2.4 Voxel Prefab Setup
Create a sphere primitive → add a Standard material with Rendering Mode set to Transparent → set Albedo to white (runtime color is set per-voxel via MaterialPropertyBlock) → save as Assets/Prefabs/FieldVoxel. Drag into FieldRenderer's Voxel Prefab slot.
2.5 Streamline Material Setup
Create a new material → Shader: Particles/Standard Unlit → Color: white (runtime color set per-line via LineRenderer.startColor and endColor) → save as Assets/Materials/StreamlineMat. Drag into FlowLineRenderer's Streamline Material slot.
2.6 Building and Deploying
adb devices
In Unity: File > Build Settings > Build → save as SemanticField.apk
adb install -r "C:\Users\amsye\Desktop\SemanticField.apk"
Find under Unknown Sources in the Quest App Library.
Voxel count scales as O(G³ × 4) — at grid resolution 30 the scene has ~27,000+ voxels which causes severe frame rate drops on Quest hardware. Grid resolution 20 with threshold 0.25 keeps voxel count under ~3,000 and maintains acceptable performance.

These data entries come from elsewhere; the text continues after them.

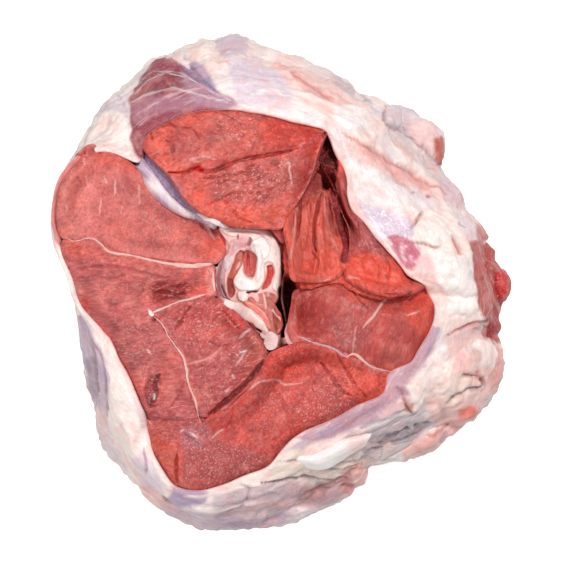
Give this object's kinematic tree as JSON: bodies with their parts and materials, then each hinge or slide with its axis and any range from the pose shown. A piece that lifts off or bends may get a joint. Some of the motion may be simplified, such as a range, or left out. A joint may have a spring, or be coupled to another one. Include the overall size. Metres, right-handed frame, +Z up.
{
  "type": "raw beef shank slice",
  "caption": "Thick boneless slice of raw leg meat with red muscles, a white core, a white septum and a jacket of fat and silverskin.",
  "frame": {"origin": "on the table under the middle of the slice's box", "axes": "+Z up, out of the upper cut face; +Y from the rounded lower muscle towards the domed upper muscle; +X towards the thick fat pads"},
  "size_m": [0.1554, 0.1688, 0.0569],
  "materials": {
    "flesh": "moist raw red muscle, fine grain",
    "flesh_trimming": "moist dark red trimming",
    "tendon_and_fat": "white tendon and fat, moist",
    "fat": "creamy fat, waxy",
    "silverskin": "pearly wet silverskin over fat and muscle",
    "membrane": "thin grey-purple membrane, wet"
  },
  "bodies": {
    "root": {"muscle_top": "flesh", "muscle_left": "flesh", "muscle_flank": "flesh", "muscle_wedge": "flesh", "muscle_base": "flesh", "muscle_heel": "flesh", "muscle_folds": "flesh", "muscle_wall": "flesh", "fat_core": "tendon_and_fat", "septum": "tendon_and_fat", "jacket": "silverskin", "fat_pad_right": "fat", "trim_muscle_right": "flesh_trimming", "fat_pad_lower_right": "fat", "flap_upper_right": "fat", "membrane_strip_lower": "membrane", "tendon_flap_lower": "tendon_and_fat", "membrane_lobe_bottom": "membrane"}
  },
  "joints": []
}
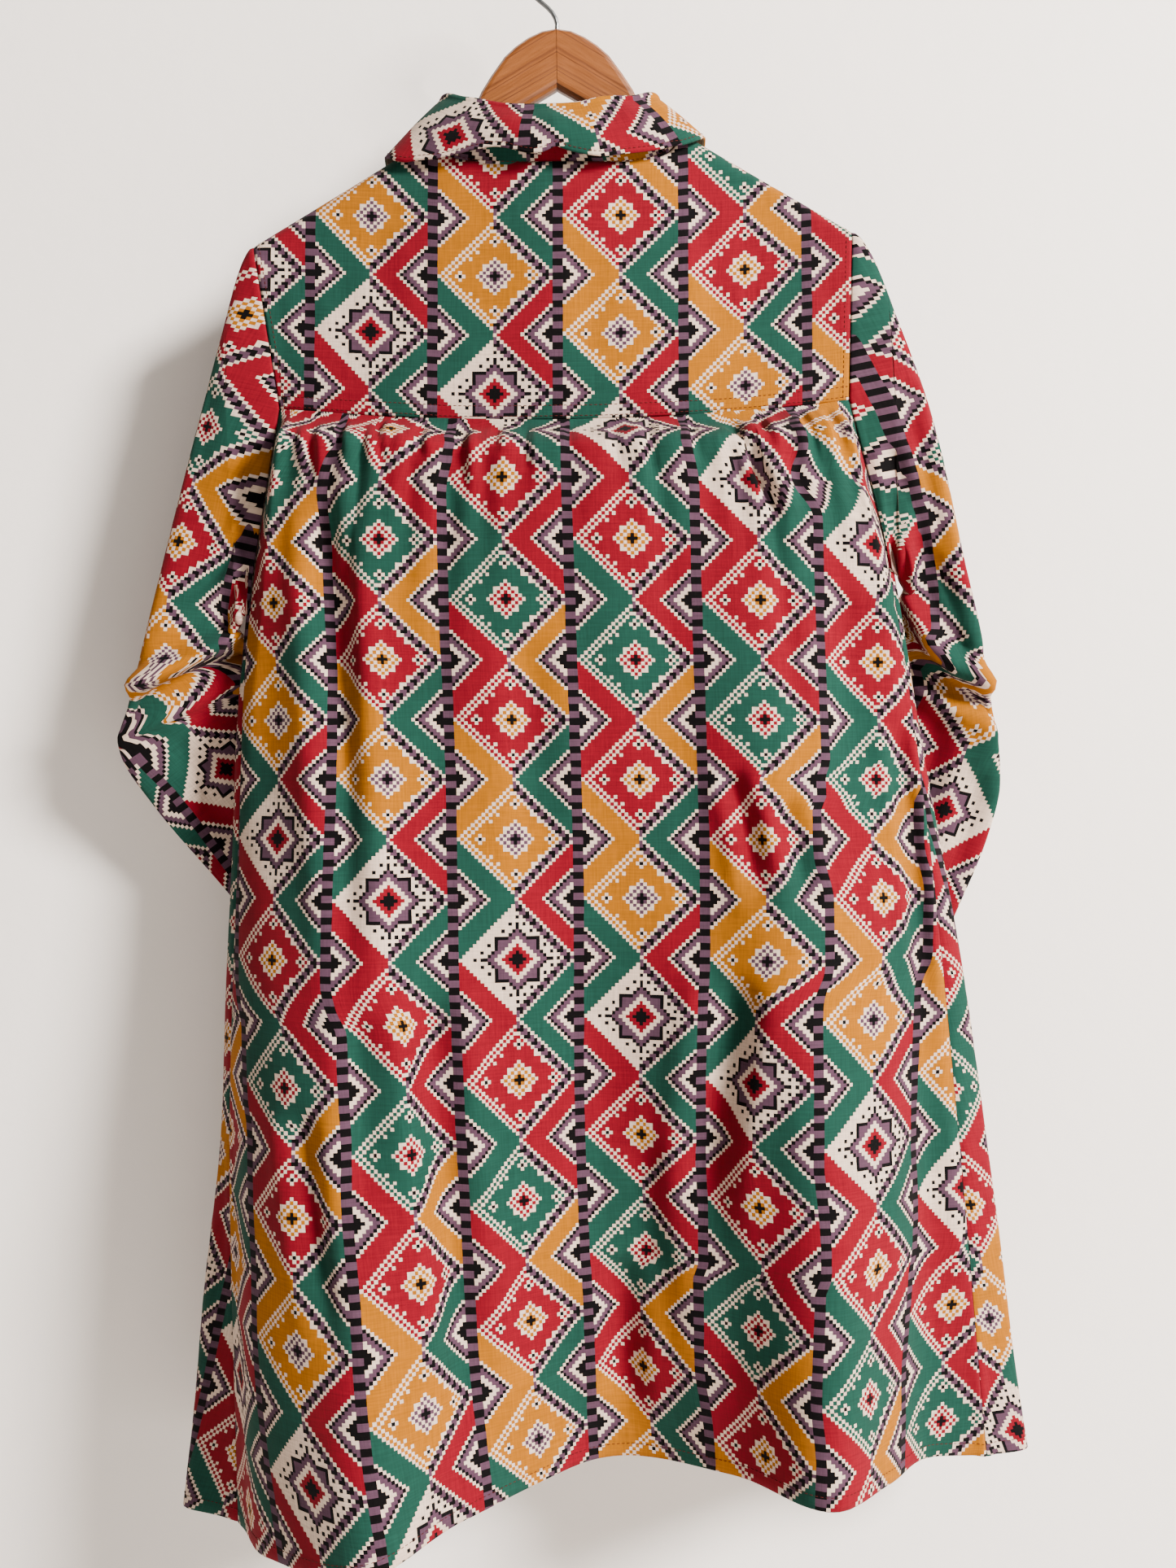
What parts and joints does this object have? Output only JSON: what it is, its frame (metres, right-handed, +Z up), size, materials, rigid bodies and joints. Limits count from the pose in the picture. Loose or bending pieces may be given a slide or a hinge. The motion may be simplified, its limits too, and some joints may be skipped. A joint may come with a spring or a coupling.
{
  "type": "smock shirt on a hanger",
  "caption": "Long flared smock shirt with a gathered back yoke, turned-down collar, long sleeves and buttoned front, hung on a wooden hanger with a wire hook.",
  "frame": {"origin": "inner top of the hanger's hook, where a rail or nail carries it", "axes": "+Z up, -Y the way the shirt's back faces (towards the viewer of the picture), +Y towards its front and the wall, +X to that viewer's right"},
  "size_m": [0.6201, 0.1744, 1.0633],
  "materials": {
    "back_yoke": "matte",
    "back_panel": "matte",
    "front_left": "matte",
    "front_right": "matte",
    "sleeve_left": "matte",
    "sleeve_right": "matte",
    "collar_stand": "matte",
    "collar_fall": "matte",
    "button": "gloss",
    "hanger_wood": "satin",
    "hanger_hook": "satin"
  },
  "bodies": {
    "root": {"back_yoke": "back_yoke", "back_panel": "back_panel", "front_left": "front_left", "front_right": "front_right", "sleeve_left": "sleeve_left", "sleeve_right": "sleeve_right", "collar_stand": "collar_stand", "collar_fall": "collar_fall", "button_1": "button", "button_2": "button", "button_3": "button", "button_4": "button", "button_5": "button", "button_6": "button", "button_7": "button", "hanger_half_left": "hanger_wood", "hanger_half_right": "hanger_wood", "hanger_hook": "hanger_hook"}
  },
  "joints": []
}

The fog clouds and word spheres share the same coordinate system only when SemanticField is a child of EmbeddingCloud at local position (0,0,0). If either object's Transform is moved independently, clouds and spheres will misalign.
Streamlines are seeded randomly each time GenerateStreamlines() is called — the specific lines visible change between sessions. Setting a fixed Random.seed before the call would make them reproducible.
The density threshold toggle (Y button) calls RenderField() which destroys and reinstantiates all voxel GameObjects — this causes a visible 1-2 second freeze on the Quest. A shader-based approach would eliminate this.
Flow lines in 3D are sparser than the 2D streamplot, which draws arrows across the entire grid. Increasing numStreamlines to 60+ would approximate the 2D density but increases draw call count proportionally.
The probe panel samples field.json grid values at the nearest grid cell rather than trilinear interpolation — values near cell boundaries can jump discontinuously. Implementing trilinear interpolation in SampleDensity would smooth this.